Two other heir-hunting firms also searched for Imperial's heirs. One of the two was able to locate more distant relatives, but ARB was the only entity to successfully locate the two sons, who proved to be the next of kin and only beneficiaries of Imperial's estate. The Public Administrator remained unaware of Imperial's sons until informed of their existence and whereabouts by ARB's attorney in June 2016.

On May 9, 2018, the estate's attorney filed a first and final account and petition for final distribution (Petition) in probate court, verified by Mary Ann Warren, Assistant Public Administrator. Warren reported ARB's assignments for a total of $106,445.76 and noted there would be an objection. Warren took no position on whether the 25 percent fee was “grossly unreasonable.” She suggested the fee should be reviewed and compared to industry norms, reporting she was unaware of the services rendered by ARB.

Warren reported that the current range of fees for heir hunters is comparatively less than it was in years past, and suggested the current range is 7 percent to 40 percent, with 25 percent being “a more present and regularly submitted percentage.” She estimated dollar amounts reflecting both a 10 percent and a 40 percent distribution to ARB, implying an industry-appropriate distribution would be between $42,000 and $168,000. She pointed out that “a successful completion of a contingency fee contract call[s] for compensation that would be considered grossly unreasonable if ascertained on an hourly quantum merit [sic] basis.” She questioned whether the heirs knew the size of the estate when they executed the assignments and recommended that the assignments not be approved because they were against public policy in that they had been secured before the Public Administrator had been allowed a reasonable opportunity to locate the heirs. On July 23, 2018, a successor attorney for the estate was appointed, and shortly thereafter she filed a supplement to and an amendment to the Petition, withdrawing opposition to payment of ARB's assignments because the estate investigator ended her search while still ignorant of the sons' existence, until ARB identified them.

On July 12, 2018, Robert, as an individual and as administrator of Hal's estate (respondent), filed an objection to the Petition on grounds including that there was no time or cost showing by ARB and that the total amount was “excessive” because it far exceeded the Public Administrator's and the estate attorney's statutory fees.
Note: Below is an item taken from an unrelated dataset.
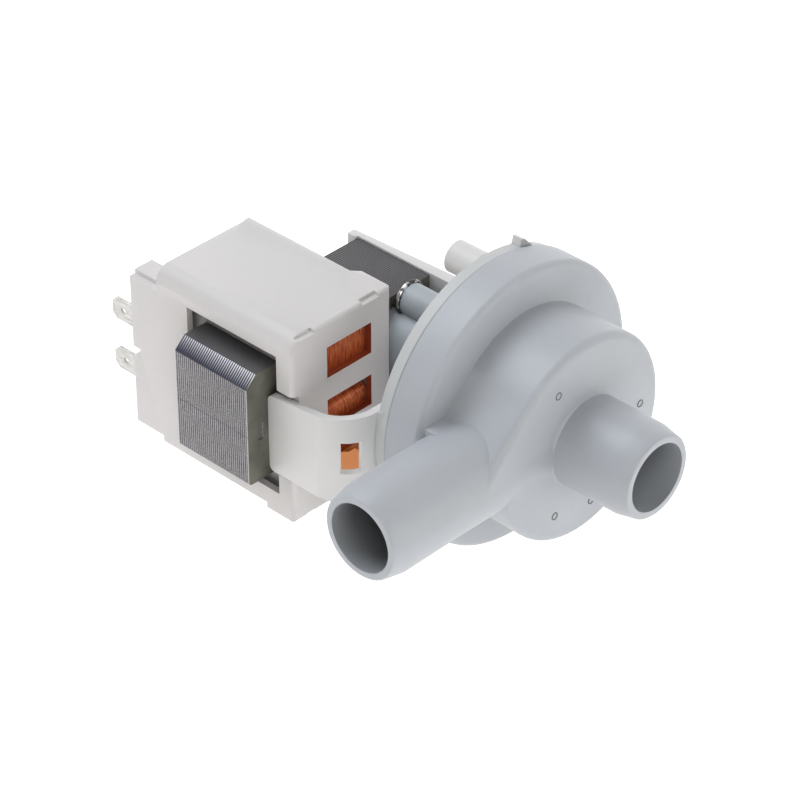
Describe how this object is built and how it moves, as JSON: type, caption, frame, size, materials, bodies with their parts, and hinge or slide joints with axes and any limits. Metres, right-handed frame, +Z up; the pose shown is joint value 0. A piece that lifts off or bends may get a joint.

On July 26, 2018, ARB filed a response to the Petition in support of the validity of the assignments, with a supporting declaration by ARB's Executive Director. Those filings emphasized the risk taken on by ARB, the highly competitive nature of heir hunting (see Estate of Wright (2001) 90 Cal.App.4th 228, 239 (Wright)), the practical necessity that ARB use contingency fee contracts, and the business necessity that ARB make a sizable profit on the investigations that turn up missing heirs because it makes nothing on the investigations that do not.

Hal died in February 2017, and Robert was appointed administrator of his estate.

A hearing was conducted on October 30, 2018, without a court reporter. A settled statement substitutes for a transcript. (Cal. Rules of Court, rule 8.137.) The settled statement says, “[t]he Court further found that [ARB] submitted nothing to document its efforts in this case to the Court's examiners and the Court before or after the hearing.”

On November 13, 2018, the probate court issued an order for final distribution, allowing Robert's and Hal's estates each to receive a distribution of $191,602.36, and limiting the amount of ARB's assignments to 10 percent of each beneficiary's share of the estate, or $42,578.30 total, calling the full amount of the assignments “grossly unreasonable.”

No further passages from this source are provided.